Stress-free mounting

Optical components are typically held in a mount either by adhesive or some mechanical means. The advantage of mechanical retention over adhesives is that a component can easily be removed for cleaning or replacement. Plus, adhesives can shrink and increase stress during curing. A mechanical retaining method should satisfy two imperatives. First, it should hold the optic securely enough so that it can’t move around in the mount (particularly for a radiused component, where lateral movement can affect beam alignment). Second, the retaining method should minimize any mechanical stress that would deform the optic, because this degrades wavefront performance.

The most common method for retaining an optic is a set screw that impinges radially on the edge of the component. This method is simple, cheap and effective. Unfortunately, the single-point side contact also deforms the optic.

Various manufacturers have developed their own alternative methods for retaining components without inducing mechanical stress. A patent-pending method by Siskiyou consists of a thin plate that covers the edge of the component on two sides and then attaches to the face of the mount by two screws.
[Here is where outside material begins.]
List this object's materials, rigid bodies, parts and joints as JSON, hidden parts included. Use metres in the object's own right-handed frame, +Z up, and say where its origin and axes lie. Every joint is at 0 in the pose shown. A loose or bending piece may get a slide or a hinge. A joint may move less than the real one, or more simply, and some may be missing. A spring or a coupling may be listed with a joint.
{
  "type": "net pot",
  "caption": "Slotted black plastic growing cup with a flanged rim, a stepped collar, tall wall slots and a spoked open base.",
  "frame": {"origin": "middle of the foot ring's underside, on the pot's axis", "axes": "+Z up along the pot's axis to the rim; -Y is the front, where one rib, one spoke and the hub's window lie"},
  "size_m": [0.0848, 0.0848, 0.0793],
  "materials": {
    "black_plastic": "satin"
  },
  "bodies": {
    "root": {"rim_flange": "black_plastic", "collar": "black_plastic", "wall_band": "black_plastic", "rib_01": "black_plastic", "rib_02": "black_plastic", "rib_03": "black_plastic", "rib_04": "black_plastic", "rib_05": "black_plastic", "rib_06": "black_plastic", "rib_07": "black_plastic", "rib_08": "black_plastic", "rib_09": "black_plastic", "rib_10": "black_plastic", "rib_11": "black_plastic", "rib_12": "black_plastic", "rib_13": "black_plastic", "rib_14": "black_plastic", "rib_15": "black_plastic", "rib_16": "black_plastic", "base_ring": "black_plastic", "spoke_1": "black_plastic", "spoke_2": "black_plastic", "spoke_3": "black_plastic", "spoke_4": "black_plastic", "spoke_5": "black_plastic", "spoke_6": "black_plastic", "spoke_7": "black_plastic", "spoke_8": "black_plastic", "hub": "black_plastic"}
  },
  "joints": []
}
This configuration completely prevents any lateral part motion without applying significant mechanical stress. Figure 4 shows the induced surface distortion for an optical component with a flatness of about λ/30 (at 633 nm) mounted using this method, as compared with a single set screw. The clip very slightly distorts the shape of the optic, to about λ/8, while set-screw mounting produces about three times that much distortion, warping the component to about λ/3.


Figure 4.
A λ/30 (at 633 nm) optic mounted using a traditional radial set screw, compared with the Siskiyou optical clip. The set screw produces about three times as much distortion as the clip.